** Goal **
Copy each line of the listing below exactly.
══ Data lines
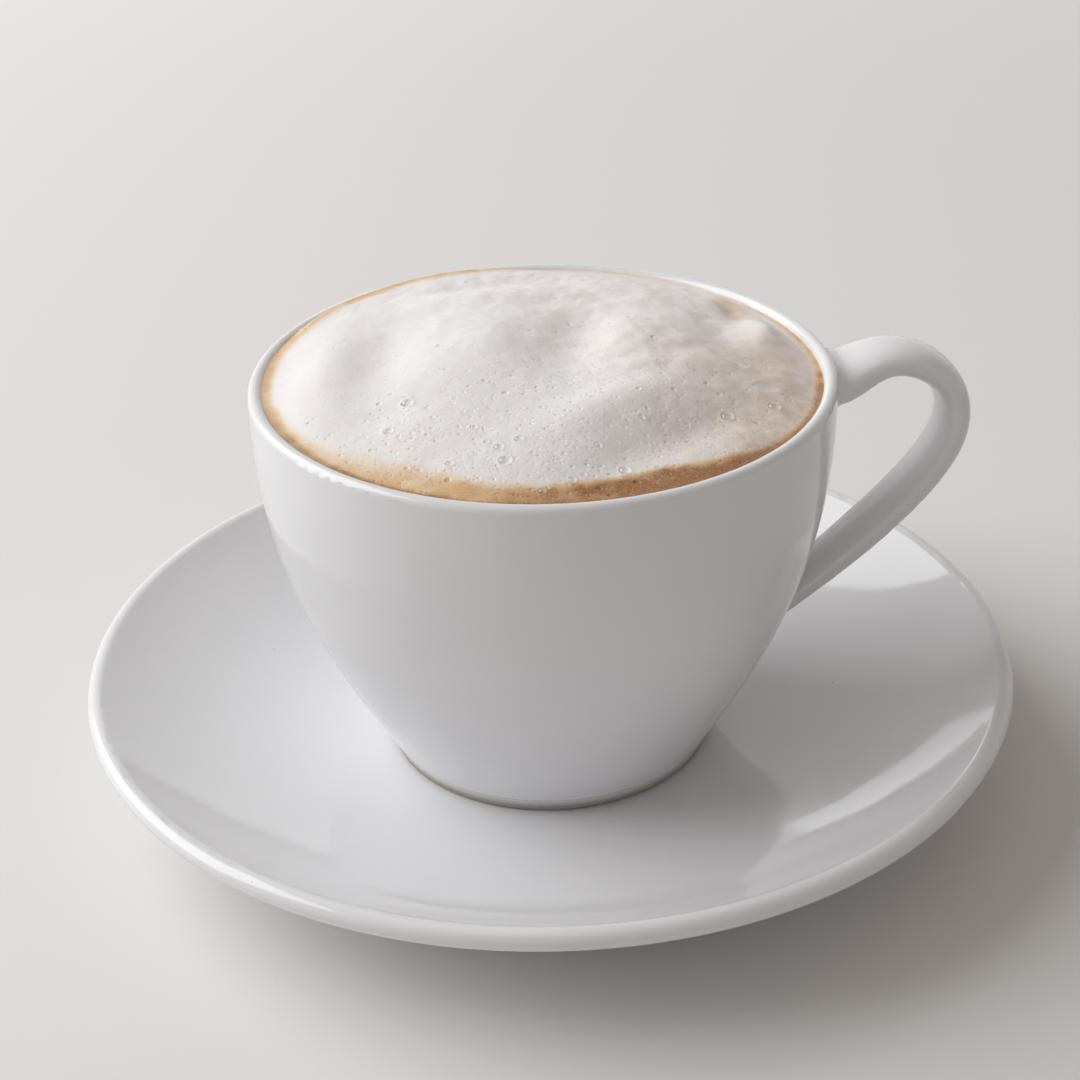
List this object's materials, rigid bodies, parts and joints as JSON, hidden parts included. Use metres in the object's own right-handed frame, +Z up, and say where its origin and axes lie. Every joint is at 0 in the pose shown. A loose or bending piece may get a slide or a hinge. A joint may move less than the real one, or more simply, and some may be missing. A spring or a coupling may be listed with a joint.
{
  "type": "cup of cappuccino on a saucer",
  "caption": "Round porcelain cup with a strap handle, filled with coffee under a domed cap of milk foam, standing on its saucer.",
  "frame": {"origin": "middle of the saucer's underside, on the surface that the saucer stands on", "axes": "+Z up along the axis of the cup and saucer, +X towards the cup's handle"},
  "size_m": [0.155, 0.155, 0.0759],
  "materials": {
    "saucer_porcelain": "clear glossy glaze over white porcelain",
    "cup_porcelain": "clear glossy glaze over white porcelain",
    "coffee": "fine brown coffee foam with small pores",
    "milk_foam": "soft white milk foam with fine bubbles"
  },
  "bodies": {
    "root": {"saucer": "saucer_porcelain", "cup": "cup_porcelain", "coffee": "coffee", "milk_foam": "milk_foam"}
  },
  "joints": []
}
════
** Task response **
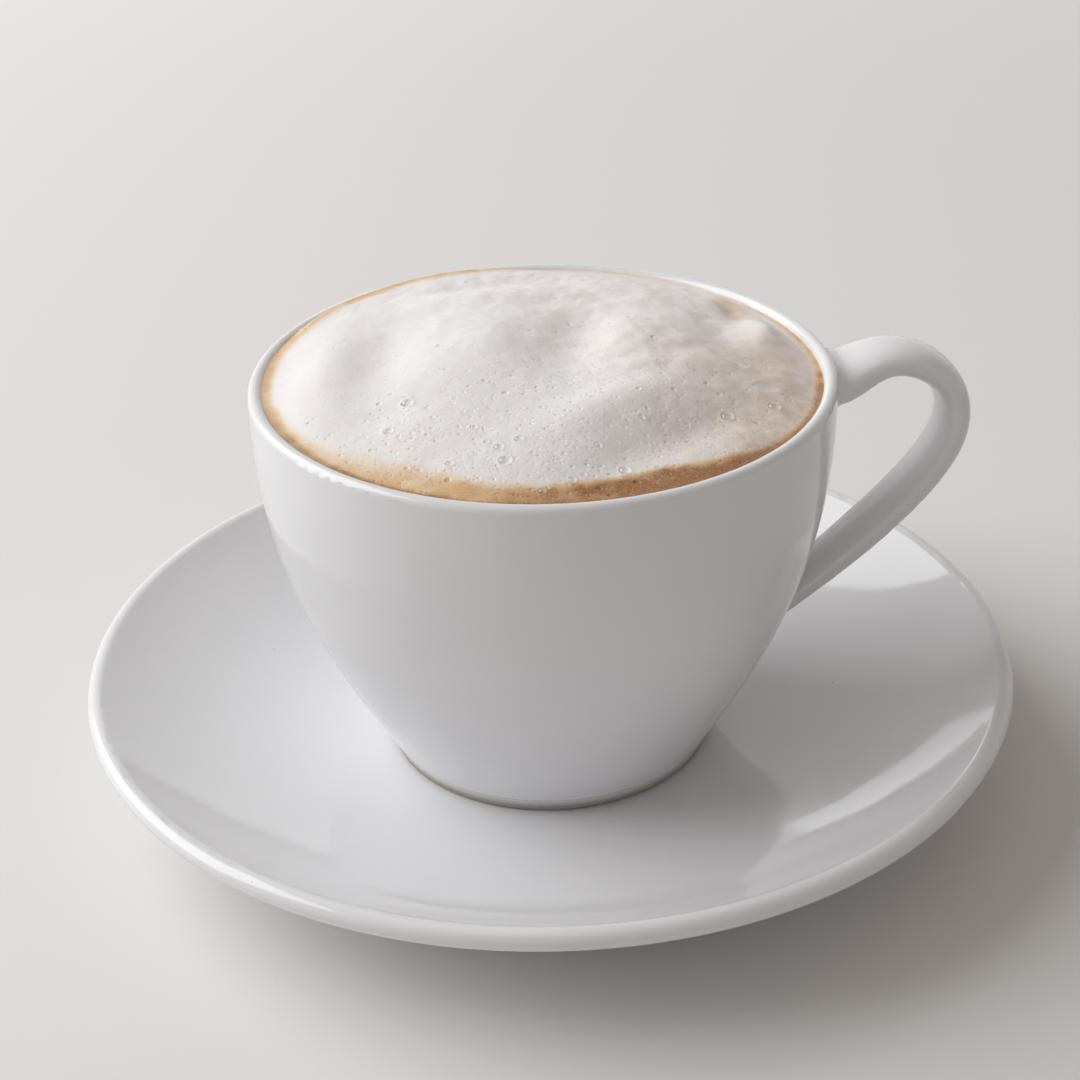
List this object's materials, rigid bodies, parts and joints as JSON, hidden parts included. Use metres in the object's own right-handed frame, +Z up, and say where its origin and axes lie. Every joint is at 0 in the pose shown. A loose or bending piece may get a slide or a hinge. A joint may move less than the real one, or more simply, and some may be missing. A spring or a coupling may be listed with a joint.
{
  "type": "cup of cappuccino on a saucer",
  "caption": "Round porcelain cup with a strap handle, filled with coffee under a domed cap of milk foam, standing on its saucer.",
  "frame": {"origin": "middle of the saucer's underside, on the surface that the saucer stands on", "axes": "+Z up along the axis of the cup and saucer, +X towards the cup's handle"},
  "size_m": [0.155, 0.155, 0.0759],
  "materials": {
    "saucer_porcelain": "clear glossy glaze over white porcelain",
    "cup_porcelain": "clear glossy glaze over white porcelain",
    "coffee": "fine brown coffee foam with small pores",
    "milk_foam": "soft white milk foam with fine bubbles"
  },
  "bodies": {
    "root": {"saucer": "saucer_porcelain", "cup": "cup_porcelain", "coffee": "coffee", "milk_foam": "milk_foam"}
  },
  "joints": []
}